L’article 79 prévoit d’autoriser l’ouverture le dimanche de tous les commerces de détail présents dans les gares. Le régime des compensations serait le même que celui qui a été retenu pour les commerces situés dans les périmètres d’usage de consommation exceptionnel, les PUCE, dont l’ouverture est autorisée par le préfet : il prévoit au minimum un doublement du salaire et un jour de repos compensateur, un accord collectif plus avantageux étant possible. Force est de reconnaître que ces compensations sont meilleures que celles qui sont proposées dans les trois nouvelles zones créées, mais la logique à l’œuvre est toujours la même : il s’agit de travailler plus le dimanche. Et l’on créé une nouvelle catégorie !

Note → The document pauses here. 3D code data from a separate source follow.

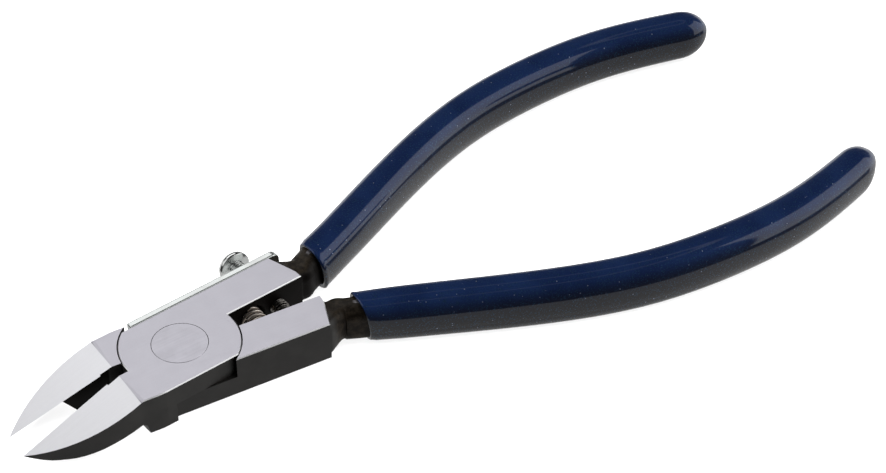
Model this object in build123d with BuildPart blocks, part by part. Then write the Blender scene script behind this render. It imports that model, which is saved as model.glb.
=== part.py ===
"""Hand nippers for mosaic glass: two forged lap-jointed halves, a flush pivot rivet, a return
spring, an opening stopper and dipped grips.

Frame: +X points to the handle ends, +Y to handle A, +Z up. The origin is on the pivot axis, on the
underside of the head. Lengths are in millimetres. The halves are drawn in the closed tool and
stand turned apart by half_open each, which is the relaxed pose of the return spring.
"""
from build123d import *
from math import cos, radians, sin, sqrt
import os

os.makedirs("parts", exist_ok=True)

# Driving dimensions -------------------------------------------------------------------------

half_open = 4.6          # turn of each half away from the closed tool, degrees

head_thickness = 7.2
head_half_width = 7.6
disc_radius = 9.5        # lap layer round the pivot
shoulder_clearance = 0.12
lap_clearance = 0.02     # from the middle plane to each lap face
edge_break = 0.15        # chamfer on the head's long edges

rivet_radius = 3.3
rivet_head_radius = 4.45
rivet_land = 0.5         # straight rim of the flush rivet head
rivet_cone = 1.15        # depth of the countersunk part under the rim
rivet_edge = 0.1
pivot_clearance = 0.04

root_gap = 0.82          # from the mating plane to a handle root's inner face
root_rear = 23.6
root_rear_outer = 22.0
root_rear_corner = 2.2   # distance from the mating plane where the slanted rear face starts

notch_depth = 0.3        # relief between the disc and the start of the cutting edge
edge_start = -13.2
jaw_ridge = -11.1        # where the flat head face turns down into the jaw face
jaw_slope = 0.36         # drop of the jaw face per millimetre towards the tip
jaw_tip = -28.55
jaw_half_width = 7.1
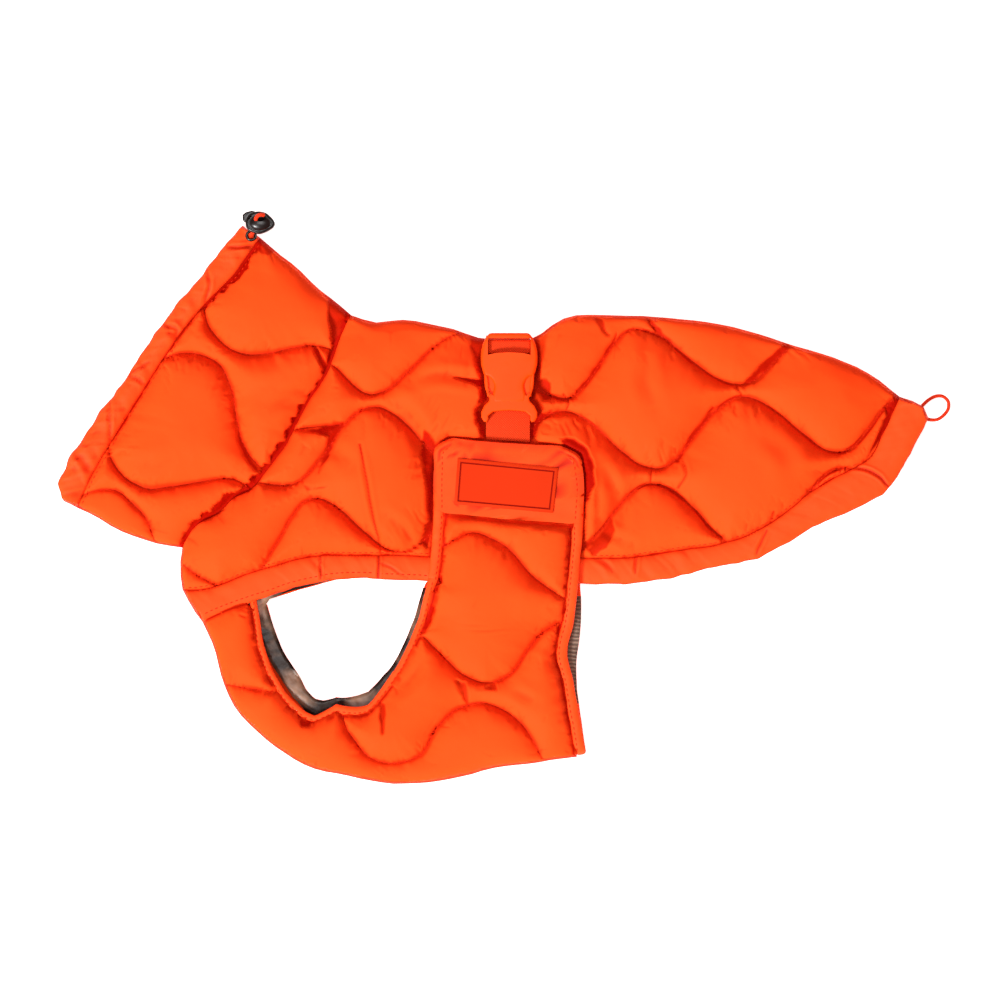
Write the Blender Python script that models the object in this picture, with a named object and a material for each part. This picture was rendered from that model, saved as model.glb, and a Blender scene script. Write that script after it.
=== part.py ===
"""A quilted winter coat for a dog, laid flat on its side.

The head opening points to -X, the tail to +X, the back edge to +Y and the belly to -Y. The far half
lies on the surface at z = 0 and the near half lies on it. Every table is in millimetres, measured
from the middle of the cloth, and the meshes are made in metres.
"""

import math

import bmesh
import bpy
import numpy as np
from mathutils import Vector, geometry

MM = 0.001

# The part's origin lies under the middle of the whole coat, cord lock included.
FRAME_SHIFT_X = 0.0
FRAME_SHIFT_Y = -4.3

# Heights above the surface, in the order in which the layers lie on each other.
FLAP_FAR_TOP = 3.4        # far belly flap, pressed flat under the body
BODY_RECESS = 3.9         # the far body steps up over that flap
FAR_TOP = 8.2             # inner face of every far half
LINING_LOW = 8.5          # lining on the far half
LINING_HIGH = 9.5
NEAR_LOW = 10.5           # inner face of every near half
SEAM_WALL = 3.0           # wall thickness along a quilting seam or an edge
DECK_TOP = 15.4           # highest point of the body where something presses on it
FLAP_LOW = 16.3           # inner face of the near belly flap over the body
YOKE_FLOOR = 20.0         # outer face of the flap under the label yoke
STRAP_THICK = 1.5
STRAP_RECESS = 2.1        # the far body steps up over the webbing

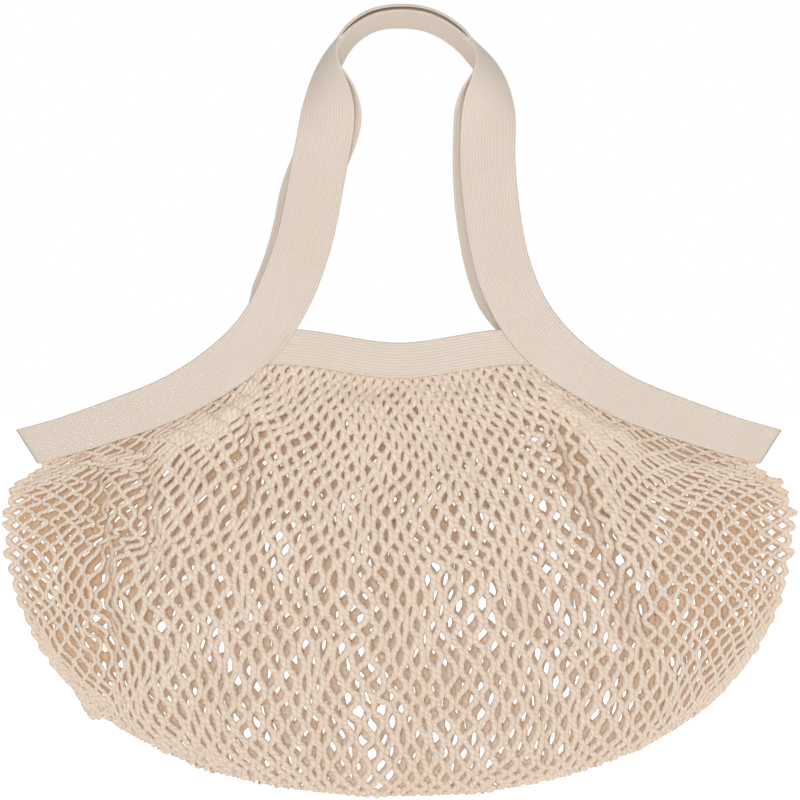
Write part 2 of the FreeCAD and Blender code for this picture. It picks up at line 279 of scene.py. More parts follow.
def rib_knit_material():
    """Rib-knit cotton tape: unbleached cotton knitted in narrow lengthwise columns of small V stitches.

    The eye gets fine lengthwise lines, broken into dots by the stitches, on a matt warm cream. The lines and
    dots are partly bump and partly painted shade: the colour darkens in the grooves between the ribs and the
    stitches. One column is one rib of the mesh, RIB_PITCH wide, and its stitches are 3 mm long.
    """
    made, tree = new_material("RibKnitCotton")
    uv = add(tree, "UVMap", uv_map="Yarn")
    axes = add(tree, "SeparateXYZ", {"Vector": uv.outputs["UV"]})
    wale = add(tree, "Math", {0: axes.outputs["Y"], 1: 1 / (RIB_PITCH * MM)}, operation="MULTIPLY")
    across = add(tree, "Math", {0: wale.outputs[0], 1: 0.0, 2: 1.0}, operation="WRAP")
    centred = add(tree, "Math", {0: across.outputs[0], 1: 0.5}, operation="SUBTRACT")
    from_middle = add(tree, "Math", {0: centred.outputs[0]}, operation="ABSOLUTE")
    course = add(tree, "Math", {0: axes.outputs["X"], 1: 1 / (3.0 * MM)}, operation="MULTIPLY")
    slanted = add(tree, "Math", {0: from_middle.outputs[0], 1: 1.3, 2: course.outputs[0]},
                  operation="MULTIPLY_ADD")
    angle = add(tree, "Math", {0: slanted.outputs[0], 1: 2 * np.pi}, operation="MULTIPLY")
    stitch = add(tree, "Math", {0: angle.outputs[0]}, operation="SINE")
    ridge = add(tree, "MapRange", {"Value": from_middle.outputs[0], "From Min": 0.5, "From Max": 0.22},
                interpolation_type="SMOOTHSTEP")
    loops = add(tree, "MapRange", {"Value": stitch.outputs[0], "From Min": -1.0, "From Max": 0.4,
                                   "To Min": 0.62, "To Max": 1.0})
    relief = add(tree, "Math", {0: ridge.outputs[0], 1: loops.outputs[0]}, operation="MULTIPLY")
    place = add(tree, "TexCoord")
    fibre = add(tree, "TexNoise", {"Vector": place.outputs["Object"], "Scale": 900.0, "Detail": 3.0})
    patches = add(tree, "TexNoise", {"Vector": place.outputs["Object"], "Scale": 22.0, "Detail": 2.0})
    height = add(tree, "Math", {0: fibre.outputs["Fac"], 1: 0.35, 2: relief.outputs[0]},
                 operation="MULTIPLY_ADD")
    # Painted shade: the yarn's colour goes to the darker #D6C8BB where the relief is low, in the grooves
    # between ribs and stitches.
    yarn = add(tree, "Mix", {"Factor": relief.outputs[0], "A": linear("#D6C8BB"), "B": linear("#E4DAD0")},
               data_type="RGBA")
    for_patches = add(tree, "MapRange", {"Value": patches.outputs["Fac"], "From Min": 0.3, "From Max": 0.7,
                                         "To Min": 0.0, "To Max": 0.22})
    toned = add(tree, "Mix", {"Factor": for_patches.outputs[0], "A": yarn.outputs["Result"],
                              "B": linear("#D8C9BA")}, data_type="RGBA")
    finish_material(tree, toned.outputs["Result"], height.outputs[0], 0.3, 0.4 * MM, 0.9, 0.25)
    return made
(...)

Les arguments avancés pour justifier cet article sont d’une portée limitée. S’il est concevable qu’un commerce de boissons et de sandwiches soit ouvert le dimanche dans l’emprise des gares afin de permettre aux voyageurs de se restaurer, on comprend moins l’utilité d’ouvrir des magasins de chaussures ou de vêtements dans ces mêmes gares. Pourquoi ne pas autoriser l’ouverture de tels magasins partout ?
Indépendamment de la concurrence qui est faite aux commerces des centres-villes, il s’agit là encore d’ouvrir un espace supplémentaire à la consommation tous azimuts, sans répit, en mettant les travailleurs encore plus à contribution.
Les écologistes vous proposent donc, en cohérence avec leurs autres amendements, de supprimer l’article 79.